> **The task**: Send back exactly the lines from the opening line of the records below through the one with "Place = Callable[[float, float], tuple[Vector, Vector]]".

> **Data records**:
= = =

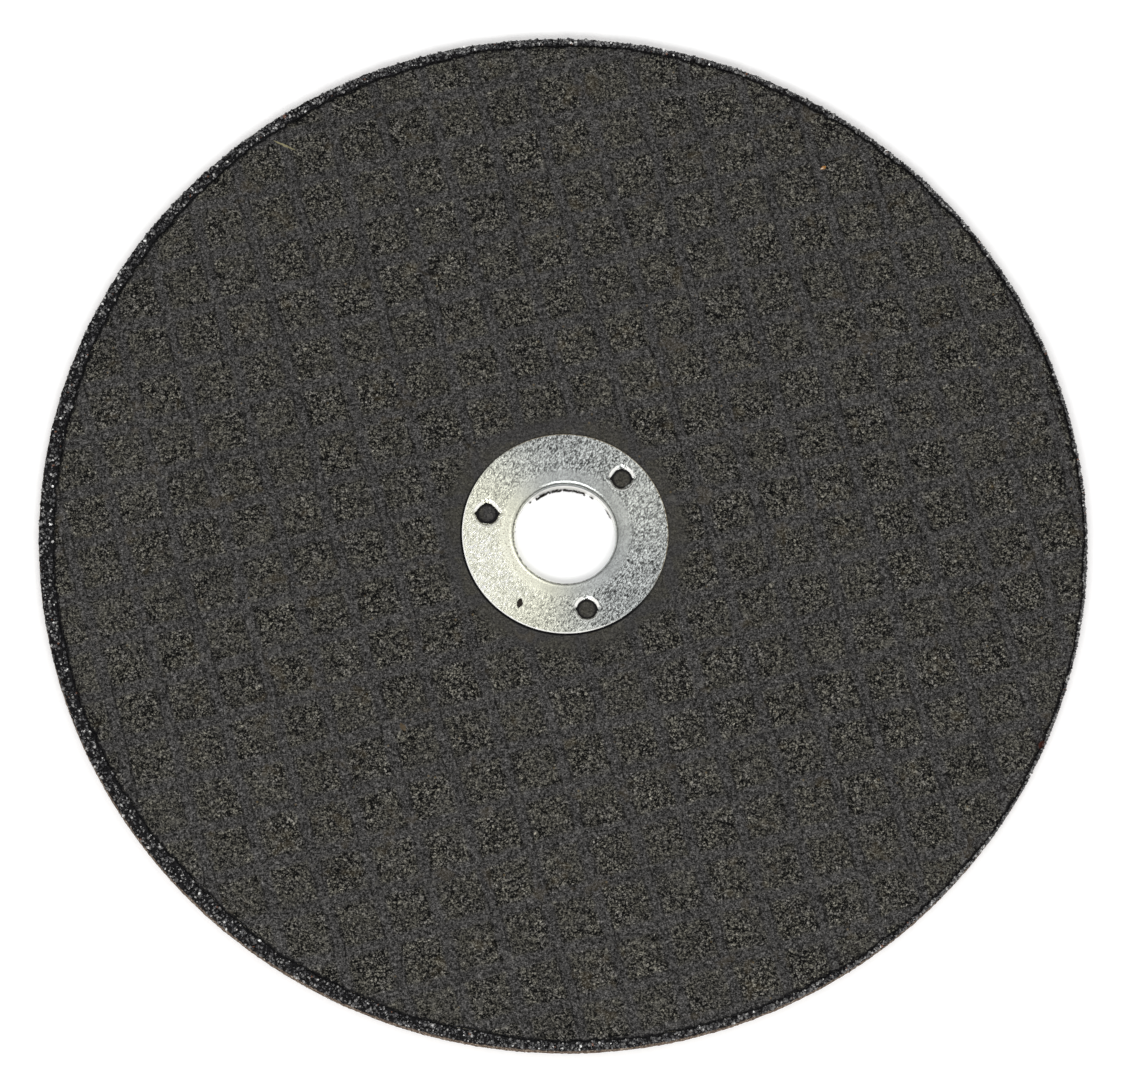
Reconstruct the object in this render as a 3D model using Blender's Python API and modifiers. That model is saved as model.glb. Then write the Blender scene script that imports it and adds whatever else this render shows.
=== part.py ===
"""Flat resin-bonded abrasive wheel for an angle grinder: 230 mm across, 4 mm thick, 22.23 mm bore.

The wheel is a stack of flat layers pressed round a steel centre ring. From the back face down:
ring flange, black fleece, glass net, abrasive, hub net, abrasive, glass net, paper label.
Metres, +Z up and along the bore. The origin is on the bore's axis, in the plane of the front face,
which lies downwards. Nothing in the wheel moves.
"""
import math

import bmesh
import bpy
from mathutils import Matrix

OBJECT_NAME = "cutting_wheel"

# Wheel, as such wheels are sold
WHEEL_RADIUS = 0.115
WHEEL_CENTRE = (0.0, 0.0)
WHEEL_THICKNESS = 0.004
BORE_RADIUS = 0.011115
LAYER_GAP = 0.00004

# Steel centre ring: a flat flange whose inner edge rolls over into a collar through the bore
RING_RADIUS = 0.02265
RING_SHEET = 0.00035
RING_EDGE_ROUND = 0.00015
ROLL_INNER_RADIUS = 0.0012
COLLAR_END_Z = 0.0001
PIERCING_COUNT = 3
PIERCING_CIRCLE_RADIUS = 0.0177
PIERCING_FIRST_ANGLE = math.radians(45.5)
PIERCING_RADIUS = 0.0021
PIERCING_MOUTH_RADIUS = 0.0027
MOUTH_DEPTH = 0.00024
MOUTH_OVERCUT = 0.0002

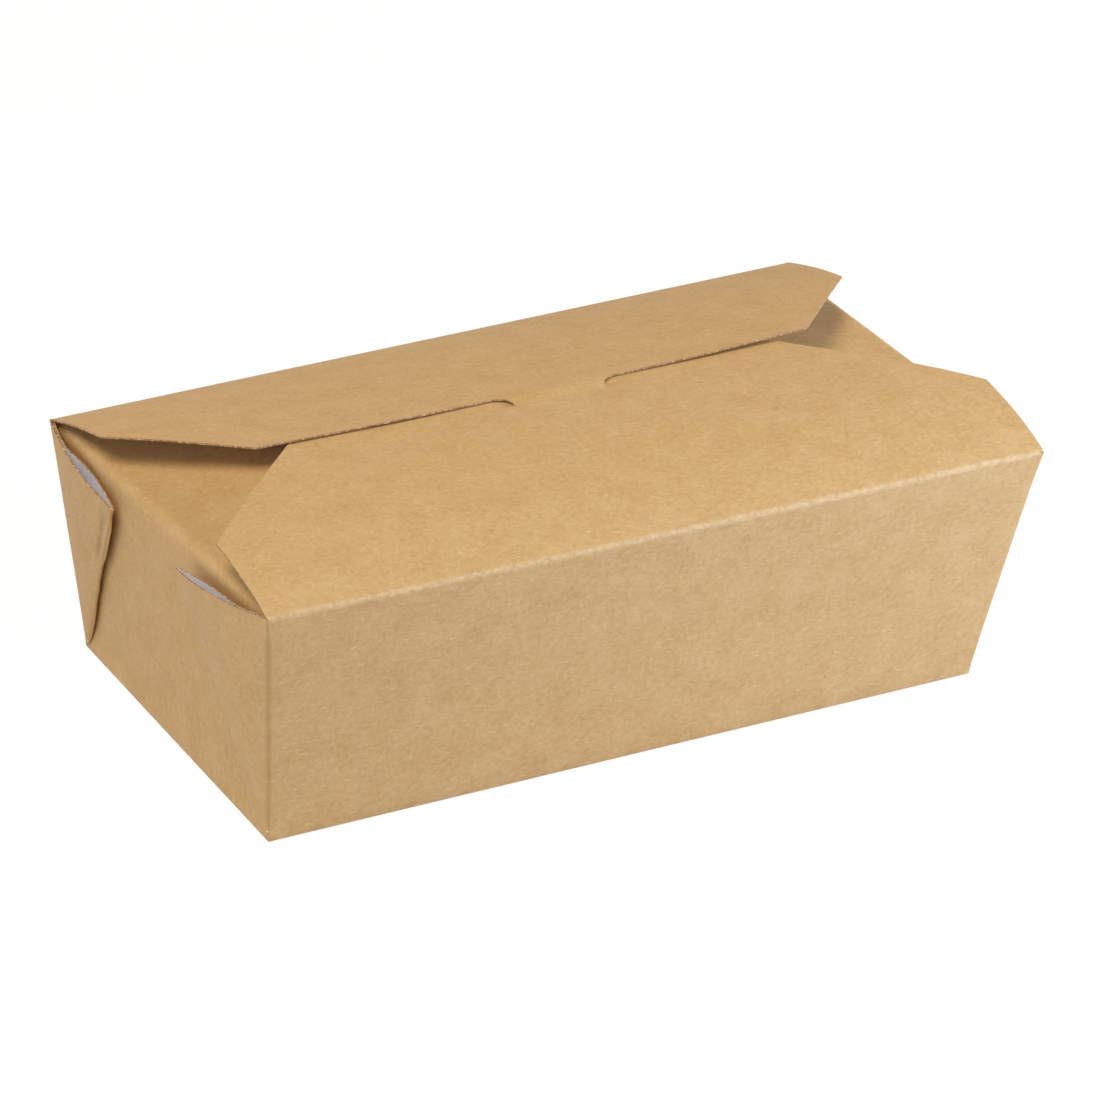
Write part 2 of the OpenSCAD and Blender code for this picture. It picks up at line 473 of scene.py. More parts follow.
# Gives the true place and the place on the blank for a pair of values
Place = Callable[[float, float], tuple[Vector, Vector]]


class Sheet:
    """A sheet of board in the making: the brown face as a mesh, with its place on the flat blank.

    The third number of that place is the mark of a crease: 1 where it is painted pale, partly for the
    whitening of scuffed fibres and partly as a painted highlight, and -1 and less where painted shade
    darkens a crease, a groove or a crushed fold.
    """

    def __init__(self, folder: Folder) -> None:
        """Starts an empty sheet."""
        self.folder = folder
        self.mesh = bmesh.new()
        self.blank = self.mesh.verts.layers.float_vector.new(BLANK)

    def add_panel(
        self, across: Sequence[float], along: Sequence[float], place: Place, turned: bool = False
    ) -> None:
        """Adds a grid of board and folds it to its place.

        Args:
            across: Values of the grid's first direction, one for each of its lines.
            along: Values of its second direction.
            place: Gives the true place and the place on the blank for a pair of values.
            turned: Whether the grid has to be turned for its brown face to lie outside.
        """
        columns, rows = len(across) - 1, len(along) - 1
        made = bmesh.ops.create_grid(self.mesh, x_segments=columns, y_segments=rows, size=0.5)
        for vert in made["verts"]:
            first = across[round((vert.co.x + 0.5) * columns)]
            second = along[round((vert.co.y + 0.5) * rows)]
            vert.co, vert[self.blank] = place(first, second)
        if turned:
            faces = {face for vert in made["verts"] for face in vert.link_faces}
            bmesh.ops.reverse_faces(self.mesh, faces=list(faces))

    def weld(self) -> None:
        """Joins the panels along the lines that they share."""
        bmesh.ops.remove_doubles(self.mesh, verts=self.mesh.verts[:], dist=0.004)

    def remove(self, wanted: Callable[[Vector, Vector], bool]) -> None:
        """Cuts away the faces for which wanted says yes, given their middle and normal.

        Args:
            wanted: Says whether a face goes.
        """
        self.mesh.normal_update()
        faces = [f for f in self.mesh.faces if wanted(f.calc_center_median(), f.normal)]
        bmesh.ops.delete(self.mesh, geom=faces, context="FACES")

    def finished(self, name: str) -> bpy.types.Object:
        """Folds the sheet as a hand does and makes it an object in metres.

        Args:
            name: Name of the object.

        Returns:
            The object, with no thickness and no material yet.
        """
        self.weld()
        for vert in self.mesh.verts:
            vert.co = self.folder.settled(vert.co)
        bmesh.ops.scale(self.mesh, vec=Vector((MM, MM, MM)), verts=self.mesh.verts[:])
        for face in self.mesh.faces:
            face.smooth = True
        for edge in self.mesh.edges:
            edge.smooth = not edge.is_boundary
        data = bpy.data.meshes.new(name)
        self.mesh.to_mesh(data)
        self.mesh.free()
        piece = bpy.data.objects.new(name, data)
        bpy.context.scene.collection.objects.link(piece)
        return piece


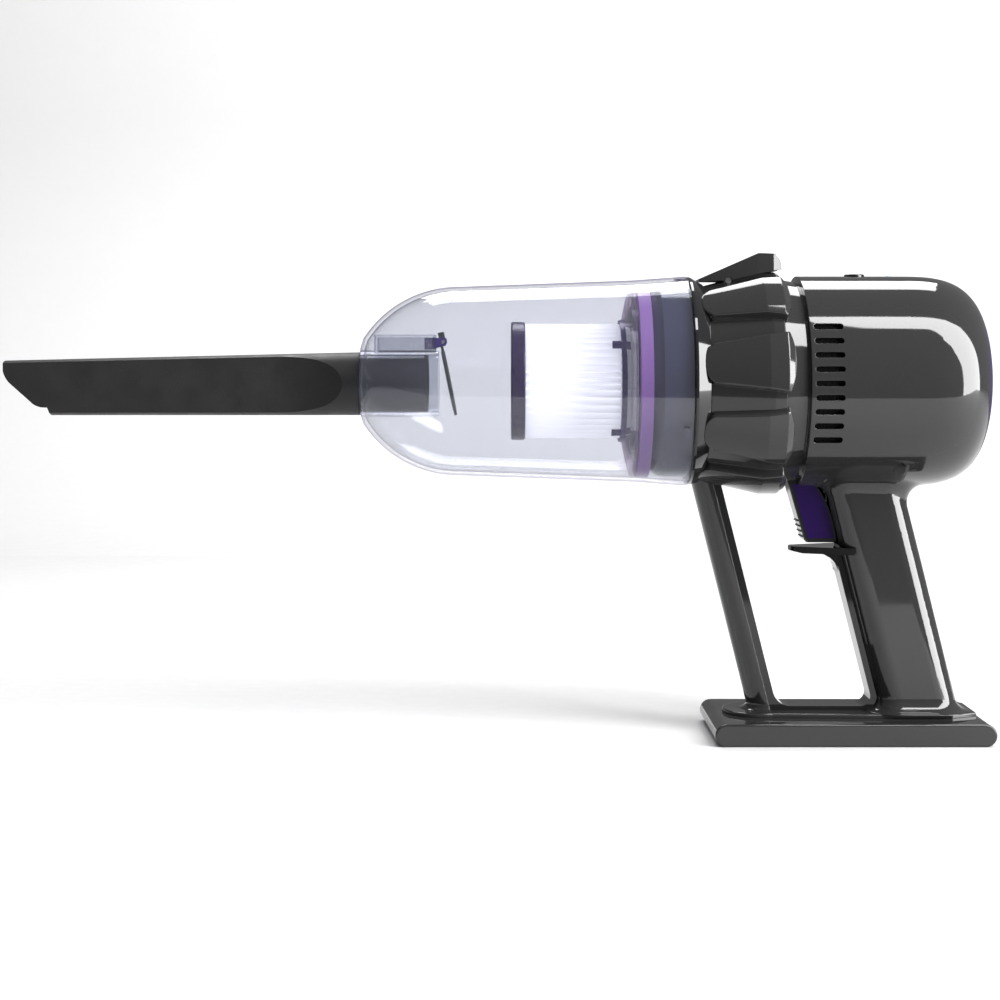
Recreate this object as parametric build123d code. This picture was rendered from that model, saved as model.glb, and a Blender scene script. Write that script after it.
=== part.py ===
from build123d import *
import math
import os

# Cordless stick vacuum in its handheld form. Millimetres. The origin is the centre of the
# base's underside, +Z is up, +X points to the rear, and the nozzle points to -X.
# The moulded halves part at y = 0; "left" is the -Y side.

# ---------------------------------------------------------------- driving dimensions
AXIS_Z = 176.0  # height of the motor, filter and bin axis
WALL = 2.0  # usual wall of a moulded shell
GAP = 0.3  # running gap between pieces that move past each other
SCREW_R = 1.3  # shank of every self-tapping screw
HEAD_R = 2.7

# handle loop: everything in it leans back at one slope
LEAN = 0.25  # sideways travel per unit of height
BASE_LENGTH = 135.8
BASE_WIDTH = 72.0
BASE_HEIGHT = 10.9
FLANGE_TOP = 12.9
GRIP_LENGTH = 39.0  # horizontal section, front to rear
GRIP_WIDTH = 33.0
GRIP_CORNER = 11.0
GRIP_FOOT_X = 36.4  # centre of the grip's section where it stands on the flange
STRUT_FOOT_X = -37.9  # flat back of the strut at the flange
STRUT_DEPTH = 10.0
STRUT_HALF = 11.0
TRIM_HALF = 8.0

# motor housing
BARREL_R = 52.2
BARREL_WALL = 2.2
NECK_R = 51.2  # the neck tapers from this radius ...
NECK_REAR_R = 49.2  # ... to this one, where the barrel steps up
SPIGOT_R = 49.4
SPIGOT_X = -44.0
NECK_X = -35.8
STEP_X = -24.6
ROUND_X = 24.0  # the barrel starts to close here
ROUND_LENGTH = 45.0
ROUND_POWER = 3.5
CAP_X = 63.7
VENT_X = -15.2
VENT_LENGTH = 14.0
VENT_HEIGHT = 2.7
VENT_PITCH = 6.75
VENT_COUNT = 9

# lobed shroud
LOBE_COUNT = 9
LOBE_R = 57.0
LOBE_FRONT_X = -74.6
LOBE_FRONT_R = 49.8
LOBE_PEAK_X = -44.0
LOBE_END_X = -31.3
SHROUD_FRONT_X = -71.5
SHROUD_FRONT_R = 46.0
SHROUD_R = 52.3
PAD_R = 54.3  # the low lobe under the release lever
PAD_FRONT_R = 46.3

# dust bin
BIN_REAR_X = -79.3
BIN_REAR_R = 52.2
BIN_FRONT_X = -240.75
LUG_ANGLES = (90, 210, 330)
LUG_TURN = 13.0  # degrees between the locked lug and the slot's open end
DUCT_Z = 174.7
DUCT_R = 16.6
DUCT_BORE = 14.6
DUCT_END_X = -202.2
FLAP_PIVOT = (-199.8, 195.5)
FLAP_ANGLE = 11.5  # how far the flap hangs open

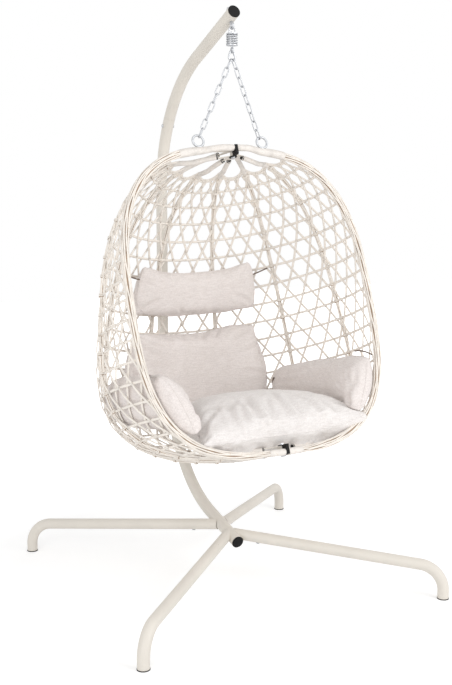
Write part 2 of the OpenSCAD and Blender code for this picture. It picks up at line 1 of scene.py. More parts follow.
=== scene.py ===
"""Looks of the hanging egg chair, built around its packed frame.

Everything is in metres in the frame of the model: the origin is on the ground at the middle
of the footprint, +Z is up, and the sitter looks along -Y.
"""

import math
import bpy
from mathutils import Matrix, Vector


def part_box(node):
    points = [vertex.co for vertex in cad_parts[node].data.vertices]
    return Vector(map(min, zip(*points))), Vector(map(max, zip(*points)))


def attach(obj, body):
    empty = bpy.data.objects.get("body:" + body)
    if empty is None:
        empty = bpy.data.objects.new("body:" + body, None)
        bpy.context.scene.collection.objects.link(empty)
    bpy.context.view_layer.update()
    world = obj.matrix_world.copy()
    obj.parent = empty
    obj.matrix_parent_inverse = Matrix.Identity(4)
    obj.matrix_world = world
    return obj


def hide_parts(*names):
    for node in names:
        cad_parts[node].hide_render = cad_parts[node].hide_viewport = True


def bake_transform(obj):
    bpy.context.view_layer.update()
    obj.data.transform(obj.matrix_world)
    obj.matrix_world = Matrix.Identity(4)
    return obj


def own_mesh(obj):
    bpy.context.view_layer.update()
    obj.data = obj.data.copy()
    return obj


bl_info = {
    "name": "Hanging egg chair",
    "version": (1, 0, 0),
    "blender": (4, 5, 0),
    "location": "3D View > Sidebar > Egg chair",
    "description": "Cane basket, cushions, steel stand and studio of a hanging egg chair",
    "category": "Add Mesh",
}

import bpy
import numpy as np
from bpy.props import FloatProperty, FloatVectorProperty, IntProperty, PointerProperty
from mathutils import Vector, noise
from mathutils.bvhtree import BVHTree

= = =

> **Correct output**:
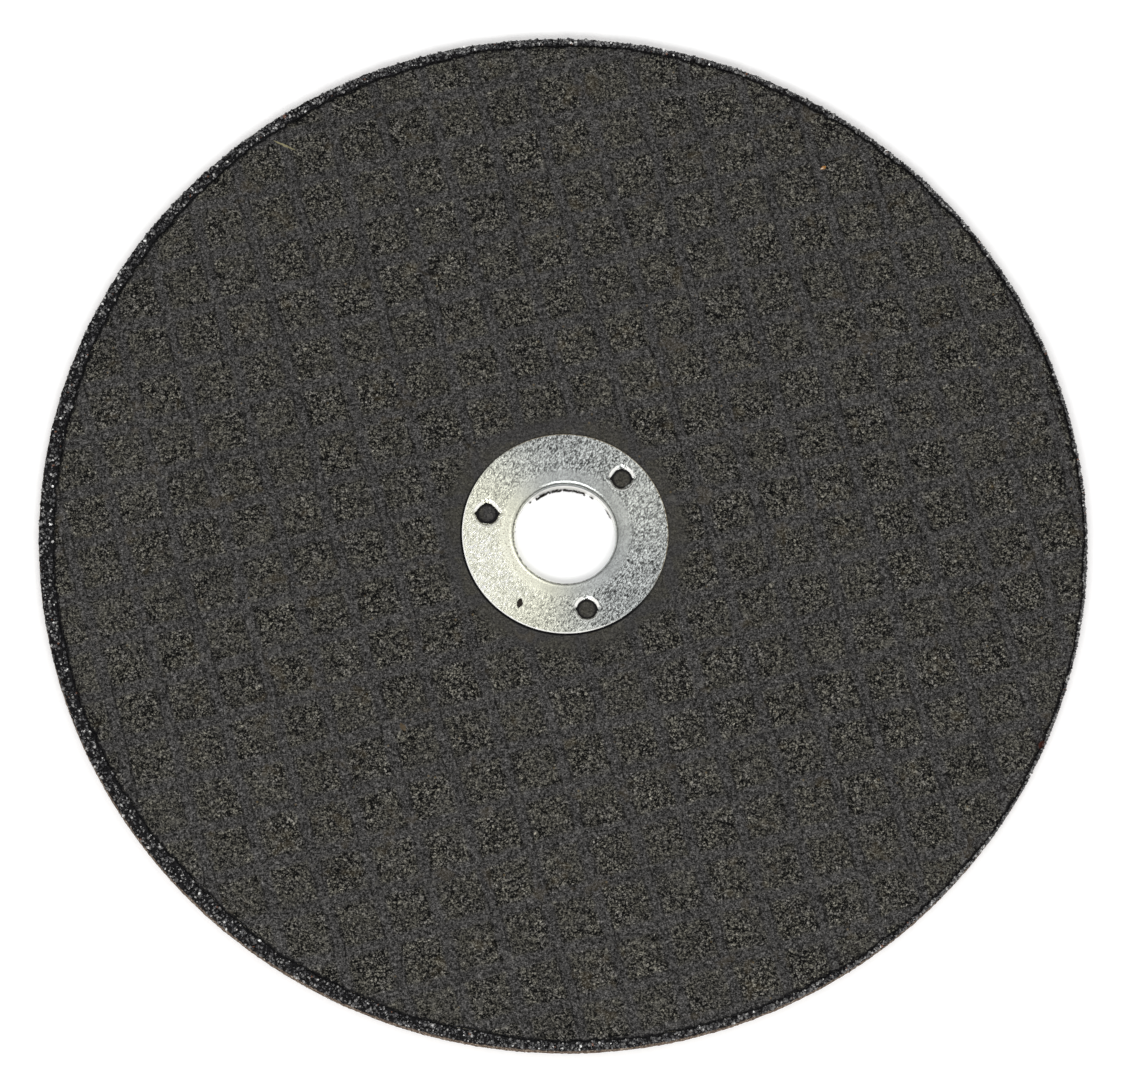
Reconstruct the object in this render as a 3D model using Blender's Python API and modifiers. That model is saved as model.glb. Then write the Blender scene script that imports it and adds whatever else this render shows.
=== part.py ===
"""Flat resin-bonded abrasive wheel for an angle grinder: 230 mm across, 4 mm thick, 22.23 mm bore.

The wheel is a stack of flat layers pressed round a steel centre ring. From the back face down:
ring flange, black fleece, glass net, abrasive, hub net, abrasive, glass net, paper label.
Metres, +Z up and along the bore. The origin is on the bore's axis, in the plane of the front face,
which lies downwards. Nothing in the wheel moves.
"""
import math

import bmesh
import bpy
from mathutils import Matrix

OBJECT_NAME = "cutting_wheel"

# Wheel, as such wheels are sold
WHEEL_RADIUS = 0.115
WHEEL_CENTRE = (0.0, 0.0)
WHEEL_THICKNESS = 0.004
BORE_RADIUS = 0.011115
LAYER_GAP = 0.00004

# Steel centre ring: a flat flange whose inner edge rolls over into a collar through the bore
RING_RADIUS = 0.02265
RING_SHEET = 0.00035
RING_EDGE_ROUND = 0.00015
ROLL_INNER_RADIUS = 0.0012
COLLAR_END_Z = 0.0001
PIERCING_COUNT = 3
PIERCING_CIRCLE_RADIUS = 0.0177
PIERCING_FIRST_ANGLE = math.radians(45.5)
PIERCING_RADIUS = 0.0021
PIERCING_MOUTH_RADIUS = 0.0027
MOUTH_DEPTH = 0.00024
MOUTH_OVERCUT = 0.0002

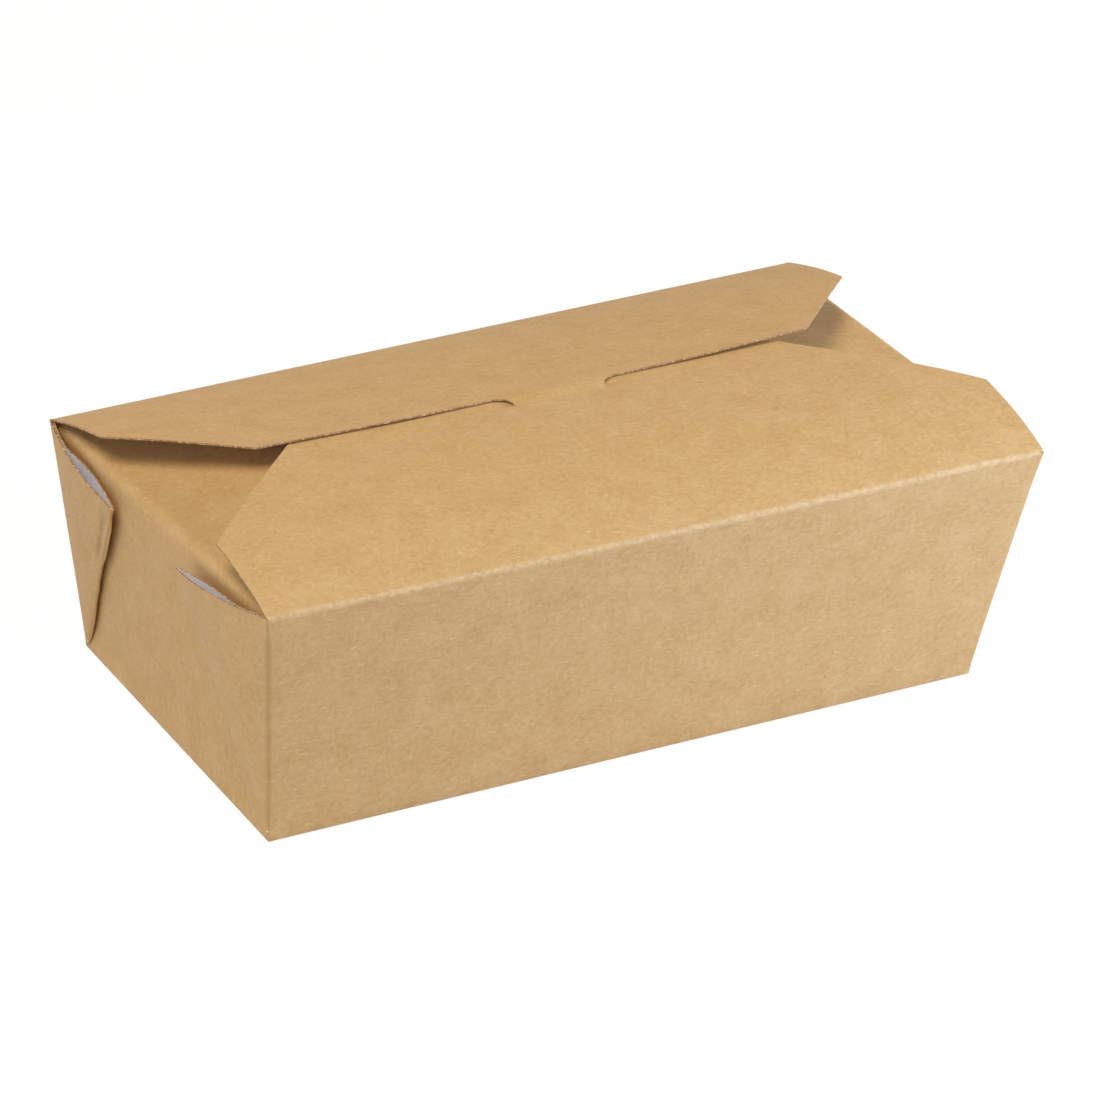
Write part 2 of the OpenSCAD and Blender code for this picture. It picks up at line 473 of scene.py. More parts follow.
# Gives the true place and the place on the blank for a pair of values
Place = Callable[[float, float], tuple[Vector, Vector]]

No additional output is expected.